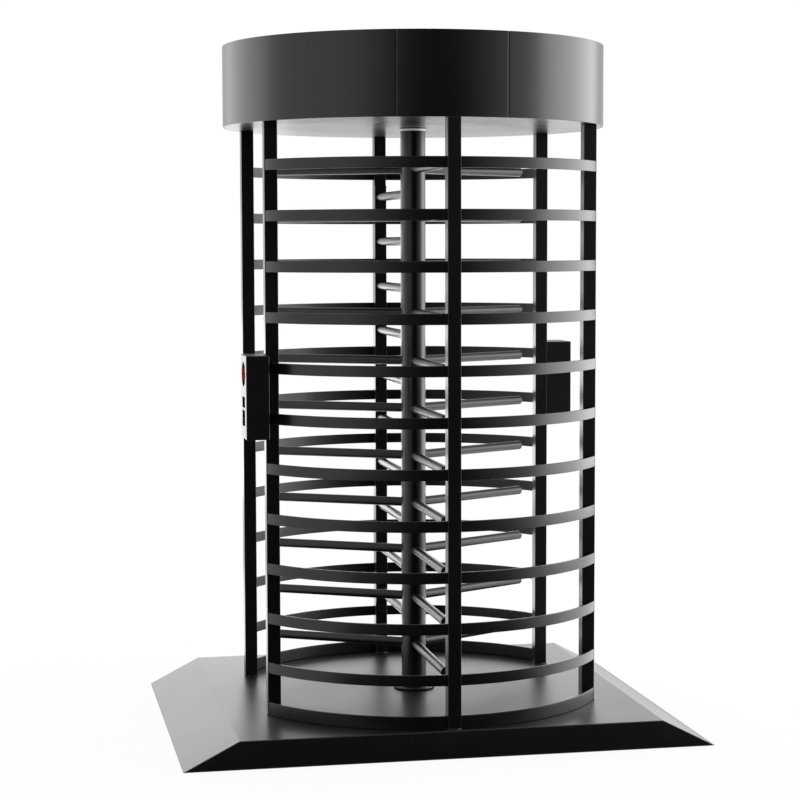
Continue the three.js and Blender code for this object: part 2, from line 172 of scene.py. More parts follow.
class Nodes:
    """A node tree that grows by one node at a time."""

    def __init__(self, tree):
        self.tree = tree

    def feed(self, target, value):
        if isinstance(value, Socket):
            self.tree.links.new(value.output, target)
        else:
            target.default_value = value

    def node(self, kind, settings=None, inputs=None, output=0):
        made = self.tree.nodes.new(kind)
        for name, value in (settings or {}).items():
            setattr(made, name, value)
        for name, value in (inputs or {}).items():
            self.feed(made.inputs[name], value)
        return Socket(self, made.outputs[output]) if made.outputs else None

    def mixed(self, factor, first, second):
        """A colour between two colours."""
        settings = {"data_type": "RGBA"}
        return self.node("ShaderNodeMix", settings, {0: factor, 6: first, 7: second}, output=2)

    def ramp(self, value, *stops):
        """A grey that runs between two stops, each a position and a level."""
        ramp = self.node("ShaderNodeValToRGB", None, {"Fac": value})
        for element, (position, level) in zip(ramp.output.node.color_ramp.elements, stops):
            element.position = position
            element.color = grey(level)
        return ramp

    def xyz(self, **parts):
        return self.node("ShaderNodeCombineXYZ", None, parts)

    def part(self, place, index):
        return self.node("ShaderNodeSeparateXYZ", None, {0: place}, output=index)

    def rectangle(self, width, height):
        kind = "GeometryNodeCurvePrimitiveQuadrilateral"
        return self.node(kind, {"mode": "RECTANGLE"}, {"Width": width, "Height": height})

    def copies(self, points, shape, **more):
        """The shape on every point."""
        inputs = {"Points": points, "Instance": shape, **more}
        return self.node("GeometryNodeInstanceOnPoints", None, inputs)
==
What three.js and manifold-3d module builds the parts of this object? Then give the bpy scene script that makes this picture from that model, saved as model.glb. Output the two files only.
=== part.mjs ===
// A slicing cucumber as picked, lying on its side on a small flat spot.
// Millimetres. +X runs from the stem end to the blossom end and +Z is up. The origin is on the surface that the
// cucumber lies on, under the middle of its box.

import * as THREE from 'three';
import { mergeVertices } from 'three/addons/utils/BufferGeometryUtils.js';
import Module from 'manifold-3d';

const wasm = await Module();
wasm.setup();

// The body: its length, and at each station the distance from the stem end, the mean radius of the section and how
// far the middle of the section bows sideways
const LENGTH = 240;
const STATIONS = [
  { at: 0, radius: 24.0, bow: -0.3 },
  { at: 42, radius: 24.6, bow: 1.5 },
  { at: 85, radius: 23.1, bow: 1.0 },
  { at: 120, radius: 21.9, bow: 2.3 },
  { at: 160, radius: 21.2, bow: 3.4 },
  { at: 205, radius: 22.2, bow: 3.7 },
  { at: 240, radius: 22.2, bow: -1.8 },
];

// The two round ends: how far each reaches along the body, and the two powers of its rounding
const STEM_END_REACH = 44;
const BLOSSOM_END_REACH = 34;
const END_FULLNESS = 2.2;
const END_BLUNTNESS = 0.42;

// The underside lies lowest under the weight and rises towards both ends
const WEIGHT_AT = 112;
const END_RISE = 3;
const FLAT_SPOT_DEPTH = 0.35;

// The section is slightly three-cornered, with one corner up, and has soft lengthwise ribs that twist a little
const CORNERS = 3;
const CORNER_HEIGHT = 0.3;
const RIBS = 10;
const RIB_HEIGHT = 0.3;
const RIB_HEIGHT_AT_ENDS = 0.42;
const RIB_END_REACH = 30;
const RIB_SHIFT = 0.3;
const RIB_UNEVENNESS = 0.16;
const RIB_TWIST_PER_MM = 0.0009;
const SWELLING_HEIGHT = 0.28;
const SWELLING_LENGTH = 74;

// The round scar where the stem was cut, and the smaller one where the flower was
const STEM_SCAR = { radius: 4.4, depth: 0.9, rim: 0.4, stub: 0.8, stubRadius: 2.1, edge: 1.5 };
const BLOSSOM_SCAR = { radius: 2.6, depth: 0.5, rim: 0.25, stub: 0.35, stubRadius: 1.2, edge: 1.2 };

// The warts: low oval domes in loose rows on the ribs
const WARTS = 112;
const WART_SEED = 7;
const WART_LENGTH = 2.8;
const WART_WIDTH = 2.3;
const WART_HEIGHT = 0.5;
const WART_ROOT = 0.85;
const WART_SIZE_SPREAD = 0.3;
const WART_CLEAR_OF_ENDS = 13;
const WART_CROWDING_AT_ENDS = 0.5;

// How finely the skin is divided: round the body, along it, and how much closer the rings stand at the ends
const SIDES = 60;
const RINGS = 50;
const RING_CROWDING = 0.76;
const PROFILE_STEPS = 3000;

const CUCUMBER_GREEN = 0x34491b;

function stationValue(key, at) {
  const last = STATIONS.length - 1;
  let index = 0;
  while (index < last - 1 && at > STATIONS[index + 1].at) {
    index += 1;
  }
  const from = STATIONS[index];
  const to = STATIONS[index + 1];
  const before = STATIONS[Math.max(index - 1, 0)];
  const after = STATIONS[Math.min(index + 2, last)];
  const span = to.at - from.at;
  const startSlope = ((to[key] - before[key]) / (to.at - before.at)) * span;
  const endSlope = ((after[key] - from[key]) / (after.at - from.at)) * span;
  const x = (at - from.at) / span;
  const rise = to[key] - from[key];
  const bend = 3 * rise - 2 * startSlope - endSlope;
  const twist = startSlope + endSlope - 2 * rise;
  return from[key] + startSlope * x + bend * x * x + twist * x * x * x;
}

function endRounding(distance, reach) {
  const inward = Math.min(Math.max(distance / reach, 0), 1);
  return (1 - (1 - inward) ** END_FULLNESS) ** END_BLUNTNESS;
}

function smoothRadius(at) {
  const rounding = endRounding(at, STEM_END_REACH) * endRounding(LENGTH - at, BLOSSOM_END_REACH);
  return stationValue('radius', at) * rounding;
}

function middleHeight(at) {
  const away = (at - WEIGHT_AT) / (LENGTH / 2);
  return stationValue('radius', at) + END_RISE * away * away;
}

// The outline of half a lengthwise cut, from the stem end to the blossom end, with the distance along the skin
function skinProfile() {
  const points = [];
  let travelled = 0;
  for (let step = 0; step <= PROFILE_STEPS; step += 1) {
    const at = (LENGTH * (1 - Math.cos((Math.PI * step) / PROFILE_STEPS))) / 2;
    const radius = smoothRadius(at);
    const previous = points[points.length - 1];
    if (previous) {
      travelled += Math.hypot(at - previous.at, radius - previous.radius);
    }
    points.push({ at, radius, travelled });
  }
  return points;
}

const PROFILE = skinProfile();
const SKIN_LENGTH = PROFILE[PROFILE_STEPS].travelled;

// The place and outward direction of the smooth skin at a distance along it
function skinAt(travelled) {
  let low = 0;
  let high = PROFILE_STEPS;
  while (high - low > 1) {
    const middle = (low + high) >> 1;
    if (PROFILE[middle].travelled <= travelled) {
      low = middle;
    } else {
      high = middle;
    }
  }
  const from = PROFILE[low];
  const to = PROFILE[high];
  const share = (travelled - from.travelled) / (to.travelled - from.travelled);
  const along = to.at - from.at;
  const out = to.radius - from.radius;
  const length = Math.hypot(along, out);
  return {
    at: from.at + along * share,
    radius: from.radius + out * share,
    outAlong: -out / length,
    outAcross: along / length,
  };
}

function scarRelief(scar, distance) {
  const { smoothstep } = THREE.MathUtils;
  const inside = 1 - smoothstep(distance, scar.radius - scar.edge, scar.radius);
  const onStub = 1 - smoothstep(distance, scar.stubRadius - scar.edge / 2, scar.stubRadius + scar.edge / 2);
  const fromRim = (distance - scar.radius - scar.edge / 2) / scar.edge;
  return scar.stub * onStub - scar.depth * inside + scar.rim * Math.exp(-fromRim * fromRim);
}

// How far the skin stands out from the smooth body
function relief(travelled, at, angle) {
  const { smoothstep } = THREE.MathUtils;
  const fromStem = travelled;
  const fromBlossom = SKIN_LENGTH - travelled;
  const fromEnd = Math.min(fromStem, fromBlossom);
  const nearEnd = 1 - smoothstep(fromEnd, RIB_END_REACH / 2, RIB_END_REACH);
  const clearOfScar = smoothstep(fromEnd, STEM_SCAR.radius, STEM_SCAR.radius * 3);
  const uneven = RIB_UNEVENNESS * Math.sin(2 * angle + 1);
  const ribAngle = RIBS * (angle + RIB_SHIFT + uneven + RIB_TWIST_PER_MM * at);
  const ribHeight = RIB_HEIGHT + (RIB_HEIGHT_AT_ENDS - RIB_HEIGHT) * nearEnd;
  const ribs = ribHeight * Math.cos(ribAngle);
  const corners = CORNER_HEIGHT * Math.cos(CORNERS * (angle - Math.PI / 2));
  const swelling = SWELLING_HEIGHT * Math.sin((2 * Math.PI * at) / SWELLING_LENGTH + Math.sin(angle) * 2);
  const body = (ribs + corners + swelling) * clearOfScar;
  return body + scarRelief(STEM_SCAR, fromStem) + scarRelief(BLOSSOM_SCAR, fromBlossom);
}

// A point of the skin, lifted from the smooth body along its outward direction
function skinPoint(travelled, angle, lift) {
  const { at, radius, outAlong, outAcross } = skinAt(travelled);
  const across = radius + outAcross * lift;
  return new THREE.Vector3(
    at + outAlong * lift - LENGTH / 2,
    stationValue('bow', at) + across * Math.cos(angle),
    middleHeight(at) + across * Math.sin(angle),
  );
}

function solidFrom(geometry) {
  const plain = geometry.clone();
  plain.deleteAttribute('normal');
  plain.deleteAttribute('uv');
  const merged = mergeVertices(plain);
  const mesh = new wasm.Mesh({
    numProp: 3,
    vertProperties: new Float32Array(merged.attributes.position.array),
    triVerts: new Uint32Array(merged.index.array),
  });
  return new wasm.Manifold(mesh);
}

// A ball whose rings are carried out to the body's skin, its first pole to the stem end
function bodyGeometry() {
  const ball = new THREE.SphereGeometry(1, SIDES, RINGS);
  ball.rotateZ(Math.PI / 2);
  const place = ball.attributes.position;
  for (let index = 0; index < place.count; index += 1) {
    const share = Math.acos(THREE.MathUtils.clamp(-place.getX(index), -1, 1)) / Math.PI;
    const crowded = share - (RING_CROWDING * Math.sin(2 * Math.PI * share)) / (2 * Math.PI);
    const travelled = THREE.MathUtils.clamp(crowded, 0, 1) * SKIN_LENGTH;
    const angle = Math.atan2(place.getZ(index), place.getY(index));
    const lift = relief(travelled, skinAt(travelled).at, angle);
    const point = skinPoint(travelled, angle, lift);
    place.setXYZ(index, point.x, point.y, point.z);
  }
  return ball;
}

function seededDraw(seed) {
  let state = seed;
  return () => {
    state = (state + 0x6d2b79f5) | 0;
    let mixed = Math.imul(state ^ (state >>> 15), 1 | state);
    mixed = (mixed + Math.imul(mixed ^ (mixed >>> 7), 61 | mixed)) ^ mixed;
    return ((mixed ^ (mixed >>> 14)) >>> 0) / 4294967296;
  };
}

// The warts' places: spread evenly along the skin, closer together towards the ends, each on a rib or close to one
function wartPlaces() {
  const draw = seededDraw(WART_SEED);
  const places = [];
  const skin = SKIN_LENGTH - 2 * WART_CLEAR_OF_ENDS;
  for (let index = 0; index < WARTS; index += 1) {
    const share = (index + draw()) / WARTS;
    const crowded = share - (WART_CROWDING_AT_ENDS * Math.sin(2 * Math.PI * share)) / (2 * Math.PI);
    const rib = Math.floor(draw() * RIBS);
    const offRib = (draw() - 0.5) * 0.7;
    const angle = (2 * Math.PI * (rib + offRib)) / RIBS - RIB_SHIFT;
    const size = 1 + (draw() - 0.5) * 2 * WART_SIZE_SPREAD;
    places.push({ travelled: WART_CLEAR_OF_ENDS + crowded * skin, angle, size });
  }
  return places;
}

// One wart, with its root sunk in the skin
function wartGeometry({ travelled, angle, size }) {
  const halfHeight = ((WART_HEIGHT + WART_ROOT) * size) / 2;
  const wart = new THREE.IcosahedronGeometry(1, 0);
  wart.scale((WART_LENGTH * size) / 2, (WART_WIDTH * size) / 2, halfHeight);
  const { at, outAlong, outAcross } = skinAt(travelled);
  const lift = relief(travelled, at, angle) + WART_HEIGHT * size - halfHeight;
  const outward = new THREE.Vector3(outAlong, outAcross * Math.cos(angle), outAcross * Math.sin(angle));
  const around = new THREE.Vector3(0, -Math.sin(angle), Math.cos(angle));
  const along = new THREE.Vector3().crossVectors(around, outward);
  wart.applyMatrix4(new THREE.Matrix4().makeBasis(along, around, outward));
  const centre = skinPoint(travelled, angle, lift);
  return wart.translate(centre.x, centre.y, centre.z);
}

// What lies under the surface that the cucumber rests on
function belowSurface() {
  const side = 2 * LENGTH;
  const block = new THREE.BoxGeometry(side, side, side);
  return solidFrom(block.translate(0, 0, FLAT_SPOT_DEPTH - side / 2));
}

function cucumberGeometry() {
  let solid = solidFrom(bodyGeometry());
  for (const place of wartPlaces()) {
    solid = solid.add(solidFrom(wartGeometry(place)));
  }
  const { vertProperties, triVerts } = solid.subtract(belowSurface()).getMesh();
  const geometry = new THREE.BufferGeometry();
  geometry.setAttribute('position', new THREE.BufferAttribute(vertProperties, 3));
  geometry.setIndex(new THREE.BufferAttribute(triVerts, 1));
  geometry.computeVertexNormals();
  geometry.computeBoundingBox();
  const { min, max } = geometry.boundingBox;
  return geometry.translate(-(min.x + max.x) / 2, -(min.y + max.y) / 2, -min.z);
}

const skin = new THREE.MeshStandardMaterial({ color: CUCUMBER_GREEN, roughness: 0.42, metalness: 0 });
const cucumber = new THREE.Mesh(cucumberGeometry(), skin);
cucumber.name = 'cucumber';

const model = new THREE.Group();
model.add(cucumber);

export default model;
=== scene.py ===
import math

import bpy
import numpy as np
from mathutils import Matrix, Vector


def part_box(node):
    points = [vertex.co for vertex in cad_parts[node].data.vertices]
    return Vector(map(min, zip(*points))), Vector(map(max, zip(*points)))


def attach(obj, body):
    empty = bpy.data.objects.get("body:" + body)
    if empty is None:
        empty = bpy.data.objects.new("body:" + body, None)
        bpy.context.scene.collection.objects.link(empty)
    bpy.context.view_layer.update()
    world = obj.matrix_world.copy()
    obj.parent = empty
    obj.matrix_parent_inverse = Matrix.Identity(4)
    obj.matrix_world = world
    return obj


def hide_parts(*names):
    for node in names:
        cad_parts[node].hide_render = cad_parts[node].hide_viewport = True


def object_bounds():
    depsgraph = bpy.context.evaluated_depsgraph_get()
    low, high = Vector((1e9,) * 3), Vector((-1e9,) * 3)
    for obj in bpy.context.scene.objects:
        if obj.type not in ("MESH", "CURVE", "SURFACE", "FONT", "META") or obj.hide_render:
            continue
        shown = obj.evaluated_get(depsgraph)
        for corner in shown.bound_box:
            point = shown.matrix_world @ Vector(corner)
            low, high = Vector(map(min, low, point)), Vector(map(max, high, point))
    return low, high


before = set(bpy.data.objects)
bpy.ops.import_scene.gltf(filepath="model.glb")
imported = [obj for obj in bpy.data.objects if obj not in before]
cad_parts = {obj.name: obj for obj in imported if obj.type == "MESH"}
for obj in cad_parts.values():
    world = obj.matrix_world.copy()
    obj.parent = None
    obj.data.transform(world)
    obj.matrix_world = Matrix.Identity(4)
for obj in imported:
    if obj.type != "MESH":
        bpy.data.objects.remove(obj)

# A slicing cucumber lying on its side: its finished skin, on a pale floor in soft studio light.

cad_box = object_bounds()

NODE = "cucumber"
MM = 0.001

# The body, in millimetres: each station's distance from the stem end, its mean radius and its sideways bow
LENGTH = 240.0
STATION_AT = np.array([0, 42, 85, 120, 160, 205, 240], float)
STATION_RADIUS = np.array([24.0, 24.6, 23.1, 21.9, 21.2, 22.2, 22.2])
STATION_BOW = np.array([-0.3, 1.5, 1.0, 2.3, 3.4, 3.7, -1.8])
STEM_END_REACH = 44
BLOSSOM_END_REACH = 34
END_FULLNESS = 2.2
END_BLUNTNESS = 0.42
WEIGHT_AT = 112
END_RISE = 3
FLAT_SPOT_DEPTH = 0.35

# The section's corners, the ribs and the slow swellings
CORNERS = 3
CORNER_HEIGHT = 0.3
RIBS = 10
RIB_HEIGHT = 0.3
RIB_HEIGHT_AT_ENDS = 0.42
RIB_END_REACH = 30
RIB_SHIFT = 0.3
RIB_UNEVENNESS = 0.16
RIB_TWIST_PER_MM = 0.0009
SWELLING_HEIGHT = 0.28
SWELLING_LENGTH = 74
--
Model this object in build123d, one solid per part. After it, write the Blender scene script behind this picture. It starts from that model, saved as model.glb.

What is needed:
Extract exactly and only the span of lines that begins at the line containing "zip(*points))), Vector(map(max, zip(*points)))" and ends at the line containing "bpy.context.scene.collection.objects.link(empty)".

Solution for this exercise:
    return Vector(map(min, zip(*points))), Vector(map(max, zip(*points)))


def attach(obj, body):
    empty = bpy.data.objects.get("body:" + body)
    if empty is None:
        empty = bpy.data.objects.new("body:" + body, None)
        bpy.context.scene.collection.objects.link(empty)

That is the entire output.